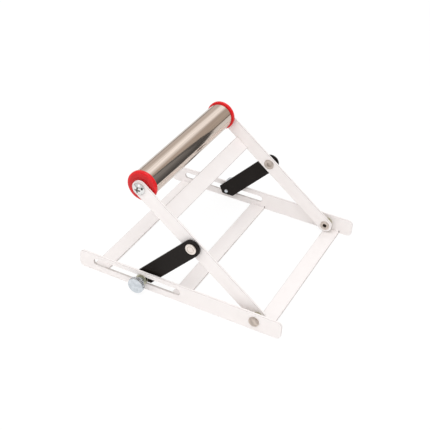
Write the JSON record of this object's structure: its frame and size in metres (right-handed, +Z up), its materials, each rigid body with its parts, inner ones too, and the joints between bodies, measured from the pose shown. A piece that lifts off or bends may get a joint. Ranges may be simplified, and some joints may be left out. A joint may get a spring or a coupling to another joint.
{
  "type": "folding roller work support",
  "caption": "Low folding stand: slotted flat-bar base, two hinged arms carrying a steel roller, and black links clamped by thumb screws.",
  "frame": {"origin": "centre of the overall box, on the ground the rails stand on", "axes": "+X along the rails towards the arm pivots, +Y along the roller, +Z up"},
  "size_m": [0.3, 0.2992, 0.1674],
  "materials": {
    "white_paint": "powder coated",
    "black_paint": "powder coated",
    "polished_tube": "polished stainless",
    "red_plastic": "moulded",
    "rivet_steel": "plain",
    "zinc_screw": "zinc plated",
    "bright_screw": "nickel plated",
    "plated_steel": "zinc plated",
    "bronze": "sintered bronze"
  },
  "bodies": {
    "base": {"near_rail": "white_paint", "far_rail": "white_paint", "left_cross_bar": "white_paint", "middle_cross_bar": "white_paint", "right_cross_bar": "white_paint", "base_welds": "white_paint", "near_pivot_rivet": "rivet_steel", "far_pivot_rivet": "rivet_steel", "near_pivot_sleeve": "plated_steel", "far_pivot_sleeve": "plated_steel"},
    "arm_frame": {"near_arm": "white_paint", "far_arm": "white_paint", "arm_cross_bar": "white_paint", "arm_welds": "white_paint", "near_link_rivet": "rivet_steel", "far_link_rivet": "rivet_steel", "near_link_washer": "plated_steel", "far_link_washer": "plated_steel", "roller_axle": "plated_steel", "near_axle_screw": "bright_screw", "far_axle_screw": "bright_screw", "near_axle_washer": "plated_steel", "far_axle_washer": "plated_steel"},
    "roller": {"roller_tube": "polished_tube", "near_end_cap": "red_plastic", "far_end_cap": "red_plastic", "near_bush": "bronze", "far_bush": "bronze"},
    "near_link": {"near_link": "black_paint", "near_slot_washer": "plated_steel"},
    "far_link": {"far_link": "black_paint", "far_slot_washer": "plated_steel"},
    "near_thumb_screw": {"near_thumb_screw": "zinc_screw", "near_thumb_washer": "plated_steel"},
    "far_thumb_screw": {"far_thumb_screw": "zinc_screw", "far_thumb_washer": "plated_steel"}
  },
  "joints": [
    {"name": "arm_fold", "type": "hinge", "parent": "base", "child": "arm_frame", "pos_m": [0.112, 0, 0.0135], "axis": [0, 1, 0], "range_deg": [-30.5, 10.4]},
    {"name": "roller_spin", "type": "hinge", "parent": "arm_frame", "child": "roller", "pos_m": [-0.06679, 0, 0.14628], "axis": [0, 1, 0], "continuous": true},
    {"name": "near_link_swing", "type": "hinge", "parent": "arm_frame", "child": "near_link", "pos_m": [0.01406, 0, 0.08624], "axis": [0, 1, 0], "range_deg": [-24.52, 71.72]},
    {"name": "far_link_swing", "type": "hinge", "parent": "arm_frame", "child": "far_link", "pos_m": [0.01406, 0, 0.08624], "axis": [0, 1, 0], "range_deg": [-24.52, 71.72]},
    {"name": "near_thumb_turn", "type": "hinge", "parent": "near_link", "child": "near_thumb_screw", "pos_m": [-0.05316, 0, 0.01356], "axis": [0, 1, 0], "continuous": true},
    {"name": "far_thumb_turn", "type": "hinge", "parent": "far_link", "child": "far_thumb_screw", "pos_m": [-0.05316, 0, 0.01356], "axis": [0, 1, 0], "continuous": true}
  ],
  "couplings": [
    {"joint": "near_link_swing", "follows": "arm_fold", "ratio": -2.3483},
    {"joint": "far_link_swing", "follows": "arm_fold", "ratio": -2.3483}
  ]
}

============================================================

◆ YOUR GOAL ◆
Go through the listing above line by line and say how many lines hold the word "materials". Reply with that number only.

◆ EXERCISE OUTPUT ◆
2